Find the lines holding "Blender" and copy them.

== RECORDS TO PROCESS ==
####

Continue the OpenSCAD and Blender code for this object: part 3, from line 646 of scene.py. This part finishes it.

####

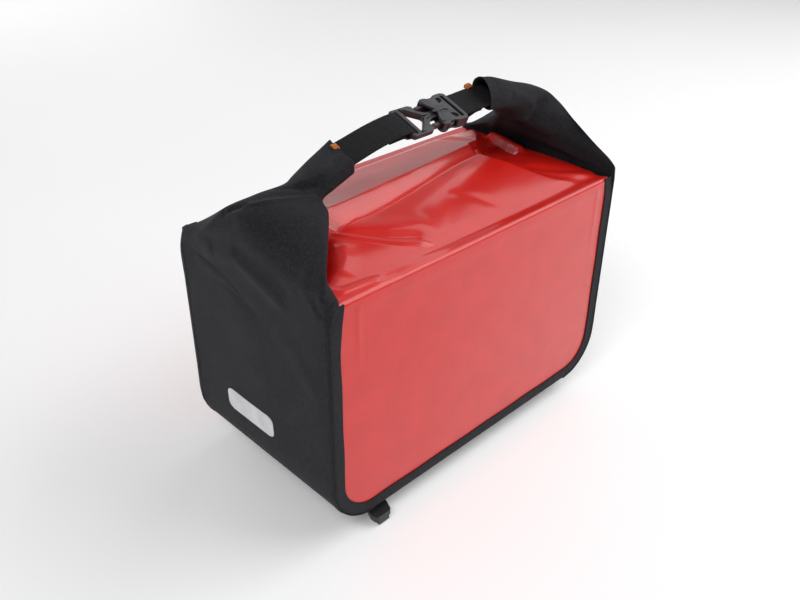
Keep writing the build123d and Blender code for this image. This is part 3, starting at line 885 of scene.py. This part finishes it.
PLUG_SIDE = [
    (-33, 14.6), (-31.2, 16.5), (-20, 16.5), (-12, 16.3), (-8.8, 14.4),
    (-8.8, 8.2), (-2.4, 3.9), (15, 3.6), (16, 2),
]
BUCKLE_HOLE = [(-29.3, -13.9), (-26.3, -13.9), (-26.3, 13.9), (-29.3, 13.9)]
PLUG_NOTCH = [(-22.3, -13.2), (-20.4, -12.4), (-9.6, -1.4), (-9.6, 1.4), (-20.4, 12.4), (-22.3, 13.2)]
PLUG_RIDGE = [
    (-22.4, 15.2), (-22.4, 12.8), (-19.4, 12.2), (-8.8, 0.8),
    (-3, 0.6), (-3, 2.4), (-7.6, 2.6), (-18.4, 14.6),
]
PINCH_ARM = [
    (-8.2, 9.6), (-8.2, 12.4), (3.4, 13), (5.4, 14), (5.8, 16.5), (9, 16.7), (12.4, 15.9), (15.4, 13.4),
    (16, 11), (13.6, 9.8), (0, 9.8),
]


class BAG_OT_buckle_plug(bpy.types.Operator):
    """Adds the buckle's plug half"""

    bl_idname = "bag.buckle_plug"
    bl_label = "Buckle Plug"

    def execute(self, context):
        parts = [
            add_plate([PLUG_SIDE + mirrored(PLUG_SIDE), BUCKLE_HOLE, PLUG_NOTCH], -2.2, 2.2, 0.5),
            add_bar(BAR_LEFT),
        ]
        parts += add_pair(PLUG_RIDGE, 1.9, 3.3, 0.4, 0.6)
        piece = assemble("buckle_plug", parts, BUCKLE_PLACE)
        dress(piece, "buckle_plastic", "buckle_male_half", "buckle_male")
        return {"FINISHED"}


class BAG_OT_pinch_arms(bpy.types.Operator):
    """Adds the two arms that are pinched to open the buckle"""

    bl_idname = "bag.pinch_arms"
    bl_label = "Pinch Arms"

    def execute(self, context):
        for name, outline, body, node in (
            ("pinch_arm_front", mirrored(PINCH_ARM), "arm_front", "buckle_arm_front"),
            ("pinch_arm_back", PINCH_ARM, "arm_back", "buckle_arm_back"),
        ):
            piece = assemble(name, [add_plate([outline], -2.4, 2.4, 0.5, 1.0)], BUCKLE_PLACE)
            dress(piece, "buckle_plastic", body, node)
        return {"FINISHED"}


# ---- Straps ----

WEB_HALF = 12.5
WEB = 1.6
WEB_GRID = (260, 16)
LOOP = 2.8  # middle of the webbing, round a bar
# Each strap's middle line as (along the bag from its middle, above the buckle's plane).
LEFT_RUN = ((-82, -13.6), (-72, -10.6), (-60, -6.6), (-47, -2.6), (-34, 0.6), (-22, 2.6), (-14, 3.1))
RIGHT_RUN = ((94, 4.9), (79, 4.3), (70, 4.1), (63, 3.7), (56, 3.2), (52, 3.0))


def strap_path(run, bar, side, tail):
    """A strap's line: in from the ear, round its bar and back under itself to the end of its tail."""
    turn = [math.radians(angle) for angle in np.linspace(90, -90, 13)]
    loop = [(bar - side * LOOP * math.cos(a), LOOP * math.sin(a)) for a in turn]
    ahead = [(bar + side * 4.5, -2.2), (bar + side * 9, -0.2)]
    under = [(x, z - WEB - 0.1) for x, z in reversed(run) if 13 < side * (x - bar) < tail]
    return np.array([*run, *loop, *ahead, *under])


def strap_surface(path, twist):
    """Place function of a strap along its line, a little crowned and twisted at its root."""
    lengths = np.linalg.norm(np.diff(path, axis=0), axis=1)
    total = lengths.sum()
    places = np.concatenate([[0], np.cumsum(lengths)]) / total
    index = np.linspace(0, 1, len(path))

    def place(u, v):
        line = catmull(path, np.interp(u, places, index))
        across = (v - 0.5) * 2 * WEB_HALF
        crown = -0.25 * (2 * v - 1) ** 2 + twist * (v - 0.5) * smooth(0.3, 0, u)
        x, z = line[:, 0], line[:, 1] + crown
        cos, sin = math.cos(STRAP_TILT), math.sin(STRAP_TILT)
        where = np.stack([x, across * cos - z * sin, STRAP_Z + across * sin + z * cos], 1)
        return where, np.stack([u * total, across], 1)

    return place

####

== WRITTEN RESPONSE ==
Continue the OpenSCAD and Blender code for this object: part 3, from line 646 of scene.py. This part finishes it.
Keep writing the build123d and Blender code for this image. This is part 3, starting at line 885 of scene.py. This part finishes it.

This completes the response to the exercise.